Destarte, até o presente momento a melhor solução para uma correta identificação da bagatela parece ser aquela trilhada pelo STF, conforme a obediência, mesmo que não integralmente, aos requisitos da mínima ofensividade da conduta, nenhuma periculosidade social da ação, reduzido grau de reprovabilidade do comportamento e inexpressividade da lesão jurídica provocada.
Por outro lado, concorda-se com Luiz Regis Prado, o qual chama a atenção para o fato de que em grande parte dos casos em que se discute a aplicação do princípio da insignificância o problema pode ser mais seguramente solucionado caso se adotem princípios como o da ofensividade, intervenção mínima, fragmentariedade ou mesmo da proporcionalidade[5].
4. REFERÊNCIAS
BITENCOURT, Cezar Roberto.
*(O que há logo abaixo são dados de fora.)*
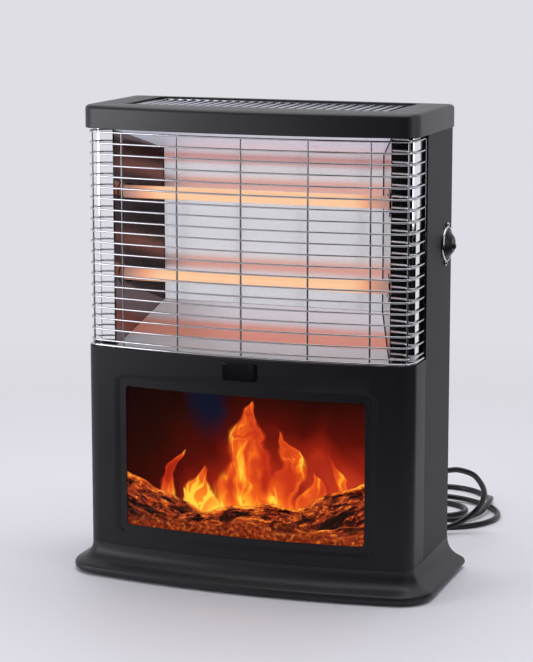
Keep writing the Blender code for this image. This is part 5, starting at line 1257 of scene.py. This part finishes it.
vent_reach, vent_middle = (vent_rear - vent_front) / 2, (vent_front + vent_rear) / 2
outline = [(x, y + vent_middle)
           for x, y in rounded_outline(vent_half, -vent_reach, vent_reach, VENT_ROUND, 5)]
top_sheet = flat_sheet("cap_top", [sections[-1][0], outline])
for vertex in top_sheet.data.vertices:
    vertex.co.z = cap_high.z
joined(cap, [top_sheet])
bpy.ops.object.mode_set(mode="EDIT")
bpy.ops.mesh.select_mode(type="VERT")
bpy.ops.mesh.select_all(action="SELECT")
bpy.ops.mesh.remove_doubles(threshold=WELD)
bpy.ops.object.mode_set(mode="OBJECT")
faced_towards(cap, (0, 0, 1))
with_modifier(cap, "SOLIDIFY", thickness=CAP_WALL, offset=-1.0, use_even_offset=True)
eased_edges(cap, MOULDED_EDGE)
finished(cap, ["top_cap"], moulded_black("cap_black", MOULDED_BLACK, 0.58))


# Top grille. Bright-plated bars that run front to back between two rails under the cap.
BAR_PITCH = 0.0114
BAR_WIDTH = 0.0042
BAR_TALL = 0.0036
RAIL_WIDTH = 0.0050


def eased_bar(name, low, high, ease):
    """A straight bar with eased edges."""
    bpy.ops.object.select_all(action="DESELECT")
    bpy.ops.mesh.primitive_cube_add(size=1.0)
    bar = bpy.context.object
    bar.name = bar.data.name = name
    centre = (Vector(low) + Vector(high)) / 2
    extent = Vector(high) - Vector(low)
    bar.data.transform(Matrix.Translation(centre) @ Matrix.Diagonal((*extent, 1.0)))
    bpy.ops.object.mode_set(mode="EDIT")
    bpy.ops.mesh.select_all(action="SELECT")
    bpy.ops.mesh.bevel(offset=ease, segments=2, profile=0.5, affect="EDGES")
    bpy.ops.object.mode_set(mode="OBJECT")
    return bar


bar_count = int(2 * vent_half / BAR_PITCH)
bar_places = [(i - (bar_count - 1) / 2) * BAR_PITCH for i in range(bar_count)]
bar_places += [-vent_half - 0.0012, vent_half + 0.0012]
bars = []
bar_top = grille_high.z - 0.0004
first_bar = eased_bar("vent_bar", (-BAR_WIDTH / 2, grille_low.y + RAIL_WIDTH / 2, bar_top - BAR_TALL),
                      (BAR_WIDTH / 2, grille_high.y - RAIL_WIDTH / 2, bar_top), 0.0010)
for x in bar_places:
    bar = first_bar.copy()
    bar.data = first_bar.data.copy()
    bpy.context.scene.collection.objects.link(bar)
    bar.data.transform(Matrix.Translation((x, 0, 0)))
    bars.append(bar)
bpy.data.objects.remove(first_bar, do_unlink=True)
grille = eased_bar("vent_grille", grille_low, (grille_high.x, grille_low.y + RAIL_WIDTH, grille_high.z),
                   0.0006)
rear_rail = eased_bar("vent_rail", (grille_low.x, grille_high.y - RAIL_WIDTH, grille_low.z), grille_high,
                      0.0006)
joined(grille, [rear_rail] + bars)
smooth_by_angle(grille, 40.0)
finished(grille, ["top_grille"],
         grained_finish("satin_plate", (0.50, 0.51, 0.55), 0.30, 500.0, 0.00002, 60.0, 0.08, 0.08, 1.0))


# Studio. A pale floor that fades into a pale background, a broad soft light at the front left, a
# narrow one at the right and a soft one overhead.
BACKDROP = (0.735, 0.728, 0.775)
bpy.ops.object.select_all(action="DESELECT")
bpy.ops.mesh.primitive_plane_add(size=60.0, location=(0, 0, 0))
floor = bpy.context.object
floor.name = "floor"
floor_finish, tree, shader = plain_finish("pale_floor", {
    "Base Color": (0.87, 0.865, 0.91), "Roughness": 0.55, "Specular IOR Level": 0.15})
distance = tree.nodes.new("ShaderNodeVectorMath")
distance.operation = "LENGTH"
tree.links.new(tree.nodes.new("ShaderNodeTexCoord").outputs["Object"], distance.inputs[0])
path = tree.nodes.new("ShaderNodeLightPath").outputs
seen = maths(tree, "MAXIMUM", maths(tree, "MAXIMUM", path["Is Camera Ray"], path["Is Glossy Ray"]),
             path["Is Transmission Ray"])
far = eased(tree, distance.outputs["Value"], 0.45, 1.6)
backdrop = tree.nodes.new("ShaderNodeEmission")
backdrop.inputs["Color"].default_value = (*BACKDROP, 1.0)


def shown(tree, share, near, other, result):
    """One shader or the other, by a share, as a tree's result."""
    mixed = tree.nodes.new("ShaderNodeMixShader")
    for socket, value in zip(mixed.inputs, (share, near.outputs[0], other.outputs[0])):
        tree.links.new(value, socket)
    tree.links.new(mixed.outputs[0], tree.nodes[result].inputs["Surface"])


shown(tree, maths(tree, "MULTIPLY", far, seen), shader, backdrop, "Material Output")
floor.data.materials.append(floor_finish)

world = bpy.data.worlds.new("studio")
bpy.context.scene.world = world
world.use_nodes = True
tree = world.node_tree
room = tree.nodes["Background"]
room.inputs["Strength"].default_value = 1.0
place = axes(tree, "Generated")
bright = maths(tree, "MAXIMUM", eased(tree, place[1], -0.10, 0.55),
               eased(tree, place[0], -0.15, -0.75, 0.0, 0.55))
tree.links.new(blended(tree, bright, (0.095, 0.095, 0.112), BACKDROP), room.inputs["Color"])
behind = tree.nodes.new("ShaderNodeBackground")
behind.inputs["Color"].default_value = (*BACKDROP, 1.0)
seen = tree.nodes.new("ShaderNodeLightPath").outputs["Is Camera Ray"]
shown(tree, seen, room, behind, "World Output")

card_finish = plain_finish("black_card", {
    "Base Color": (0.004, 0.004, 0.004), "Roughness": 1.0, "Specular IOR Level": 0.0})[0]
for start, end, top in (((0.0, -0.53), (0.62, -0.53), 0.80), ((0.62, -0.53), (0.62, -0.17), 0.70),
                        ((0.62, -0.17), (0.62, 0.55), 0.37), ((-0.55, -0.42), (0.02, -0.42), 0.19)):
    bpy.ops.object.select_all(action="DESELECT")
    bpy.ops.mesh.primitive_plane_add(size=1.0)
    card = bpy.context.object
    card.name = "black_card"
    turn = math.atan2(end[1] - start[1], end[0] - start[0])
    card.data.transform(Matrix.Translation(((start[0] + end[0]) / 2, (start[1] + end[1]) / 2, top / 2))
                        @ Matrix.Rotation(turn, 4, "Z") @ Matrix.Rotation(math.pi / 2, 4, "X")
                        @ Matrix.Diagonal((math.dist(start, end), top, 1.0, 1.0)))
    card.data.materials.append(card_finish)
    card.visible_camera = card.visible_diffuse = card.visible_shadow = False


def soft_light(name, place, target, size, power, colour=(1.0, 1.0, 1.0)):
    """A rectangular soft light aimed at a point."""
    data = bpy.data.lights.new(name, "AREA")
    data.shape = "RECTANGLE"
    data.size, data.size_y = size
    data.energy = power
    data.color = colour
    light = in_scene(name, data)
    light.location = place
    light.rotation_euler = (Vector(target) - Vector(place)).to_track_quat("-Z", "Y").to_euler()


soft_light("left_softbox", (-1.75, -1.45, 0.68), (0, 0, 0.30), (1.3, 1.05), 18.0, (0.94, 0.94, 1.0))
soft_light("right_strip", (1.9, -0.35, 0.8), (0.1, 0, 0.30), (0.45, 1.6), 5.5, (0.92, 0.92, 1.0))
soft_light("overhead", (0.1, 0.1, 2.3), (0, 0, 0.3), (2.2, 2.0), 30.0)
bpy.context.scene.view_settings.view_transform = "Standard"
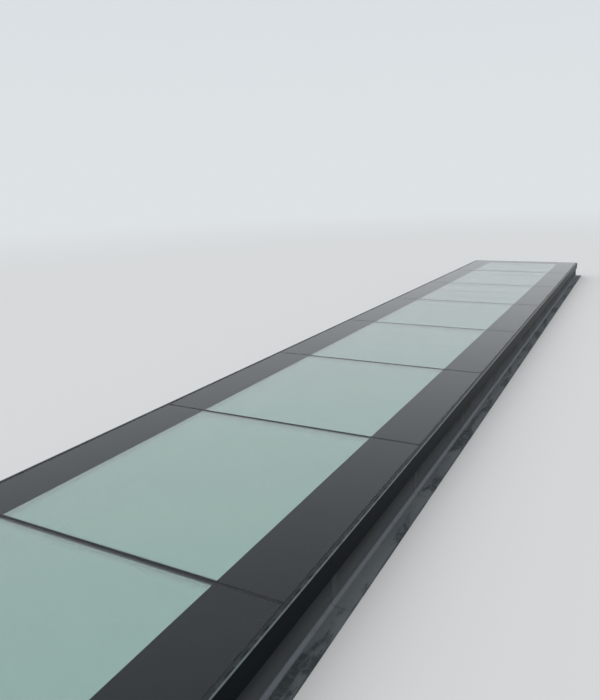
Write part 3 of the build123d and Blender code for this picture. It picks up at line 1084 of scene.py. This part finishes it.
def band_mesh(name, outer_in, inner_in, level):
    # A flat ring between two distances in from the frame's outer face
    mesh = bpy.data.meshes.new(name)
    corners = []
    for inset in (outer_in, inner_in):
        for x, y in ((-1, -1), (1, -1), (1, 1), (-1, 1)):
            corners.append((x * (half_width - inset), y * (half_length - inset), level))
    faces = [(n, (n + 1) % 4, (n + 1) % 4 + 4, n + 4) for n in range(4)]
    mesh.from_pydata(corners, [], faces)
    return mesh


# Grit that rain leaves along the frame's edge and at the foot of the upstand
grit = grit_tree()
grit_material = grit_finish()
grown(
    "edge_grit",
    band_mesh("edge_band", outer_in=0.020, inner_in=0.026, level=glass_top - 0.0018),
    grit,
    {"Density": 6000.0, "Smallest": 0.0008, "Largest": 0.0018, "Seed": 11, "Finish": grit_material},
    grit_material,
)
grown(
    "foot_grit",
    band_mesh("foot_band", outer_in=-0.074, inner_in=-0.003, level=flange_top + 0.0003),
    grit,
    {"Density": 1800.0, "Smallest": 0.001, "Largest": 0.0032, "Seed": 5, "Finish": grit_material},
    grit_material,
)


# Studio: pale floor that fades into a pale backdrop, and a soft dome of light
horizon_tone = (0.725, 0.76, 0.785, 1)
high_tone = (0.63, 0.695, 0.735, 1)
floor_tone = (0.70, 0.70, 0.69, 1)
floor_radius = 400
floor_drop = 0.0006
light_tone = (0.95, 0.975, 1.0, 1)
light_way = (-0.62, 0.10, 0.78)


def studio_floor():
    mesh = bpy.data.meshes.new("studio_floor")
    build = bmesh.new()
    bmesh.ops.create_circle(build, cap_ends=True, segments=96, radius=floor_radius)
    bmesh.ops.translate(build, verts=build.verts, vec=(0, 0, -floor_drop))
    build.to_mesh(mesh)
    build.free()
    floor = bpy.data.objects.new("studio_floor", mesh)
    bpy.context.scene.collection.objects.link(floor)
    surface = bpy.data.materials.new("studio_floor")
    surface.use_nodes = True
    tree = surface.node_tree
    tree.nodes.clear()
    near = tree.nodes.new("ShaderNodeBsdfDiffuse")
    near.inputs["Color"].default_value = floor_tone
    far = tree.nodes.new("ShaderNodeEmission")
    far.inputs["Color"].default_value = horizon_tone
    # The floor fades out at 7 to 30 m from the middle, and farther out along the rooflight
    reading = tree.nodes.new("ShaderNodeTexCoord")
    shortened = stretched(tree, reading.outputs["Object"], (1.0, 0.7, 0.0))
    fade = ramp(tree, vector_arithmetic(tree, "LENGTH", shortened), 7.0, 30.0)
    mix = tree.nodes.new("ShaderNodeMixShader")
    output = tree.nodes.new("ShaderNodeOutputMaterial")
    feed(tree, mix.inputs[0], fade)
    tree.links.new(near.outputs[0], mix.inputs[1])
    tree.links.new(far.outputs[0], mix.inputs[2])
    tree.links.new(mix.outputs[0], output.inputs["Surface"])
    mesh.materials.append(surface)


def studio_light():
    world = bpy.data.worlds.new("studio")
    bpy.context.scene.world = world
    world.use_nodes = True
    tree = world.node_tree
    tree.nodes.clear()
    reading = tree.nodes.new("ShaderNodeTexCoord")
    way = reading.outputs["Generated"]
    rise = split(tree, way)["Z"]
    # What the camera sees, also by mirroring and through the glass
    seen = tree.nodes.new("ShaderNodeBackground")
    feed(tree, seen.inputs["Color"], blended(tree, ramp(tree, rise, 0.02, 0.75), horizon_tone, high_tone))
    # What lights the rooflight: a dome that is brighter on one side
    lit = tree.nodes.new("ShaderNodeBackground")
    lit.inputs["Color"].default_value = light_tone
    key = vector_arithmetic(tree, "DOT_PRODUCT", way, light_way)
    feed(tree, lit.inputs["Strength"], ramp(tree, key, -0.2, 1.0, 0.45, 1.35))
    path = tree.nodes.new("ShaderNodeLightPath")
    shown = arithmetic(tree, "MAXIMUM", path.outputs["Is Camera Ray"], path.outputs["Is Glossy Ray"])
    shown = arithmetic(tree, "MAXIMUM", shown, path.outputs["Is Transmission Ray"])
    mix = tree.nodes.new("ShaderNodeMixShader")
    output = tree.nodes.new("ShaderNodeOutputWorld")
    feed(tree, mix.inputs[0], shown)
    tree.links.new(lit.outputs[0], mix.inputs[1])
    tree.links.new(seen.outputs[0], mix.inputs[2])
    tree.links.new(mix.outputs[0], output.inputs["Surface"])


studio_floor()
studio_light()


# Camera where the photographer stood: place in metres, ways of its right and back, lens in millimetres
camera_place = (1.8983, -6.4533, 1.6577)
camera_right = (0.88516, 0.46451, -0.0269)
camera_back = (0.45667, -0.85621, 0.24156)
film_width = 36.0
lens_length = 32.70


def studio_camera():
    lens = bpy.data.cameras.new("camera")
    lens.sensor_width = film_width
    lens.lens = lens_length
    lens.clip_start = 0.05
    lens.clip_end = 500.0
    camera = bpy.data.objects.new("camera", lens)
    bpy.context.scene.collection.objects.link(camera)
    right = Vector(camera_right).normalized()
    back = Vector(camera_back).normalized()
    up = back.cross(right).normalized()
    turn = Matrix((right, up, back)).transposed().to_4x4()
    camera.matrix_world = Matrix.Translation(camera_place) @ turn
    bpy.context.scene.camera = camera


studio_camera()

scene = bpy.context.scene
scene.view_settings.view_transform = "Standard"
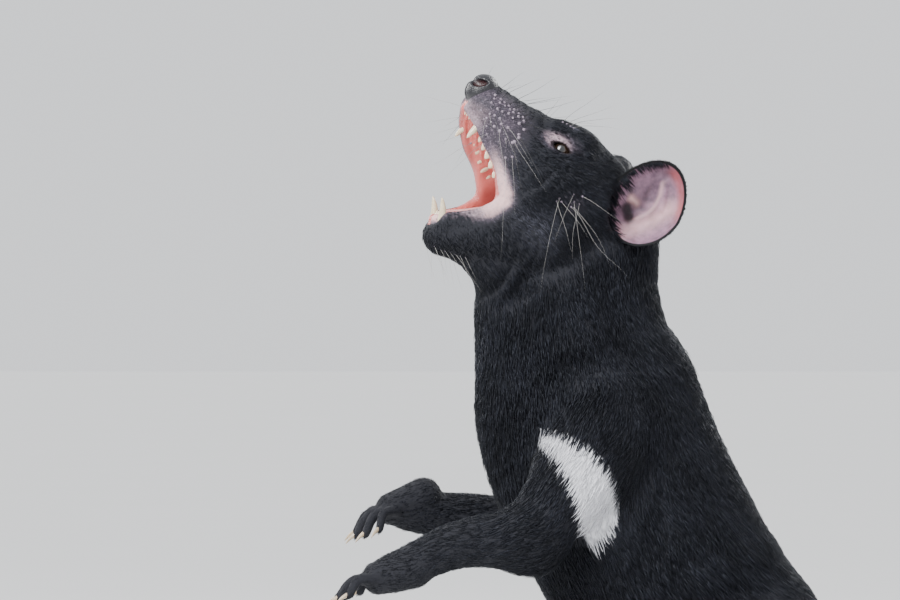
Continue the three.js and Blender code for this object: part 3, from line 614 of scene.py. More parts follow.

Tratado de direito penal v.2. 8ª ed. São Paulo, Saraiva, 2008.
PRADO, Luiz Regis. Curso de direito penal brasileiro, v.1. 11ªª ed. São Paulo, Revista dos Tribunais, 2012.
Notas
[1] BITENCOURT, Cezar Roberto. Tratado de direito penal v.1. 11ª ed. São Paulo, Saraiva, 2007, p. 20.
[2] HC 110475/SC, rel. Min. Dias Toffoli, 14.2.2012. (HC-110475). 1ª Turma.
[3] REsp 1.224.795-RS, Rel. Min. Gilson Dipp, julgado em 13/3/2012. 5ª Turma.
[4] PRADO, Luiz Regis. Curso de direito penal brasileiro, v.1. 11ªª ed. São Paulo, Revista dos Tribunais, 2012, p. 184.
[5] PRADO, Luiz Regis. Curso de direito penal brasileiro, v.1. 11ªª ed. São Paulo, Revista dos Tribunais, 2012, p. 184.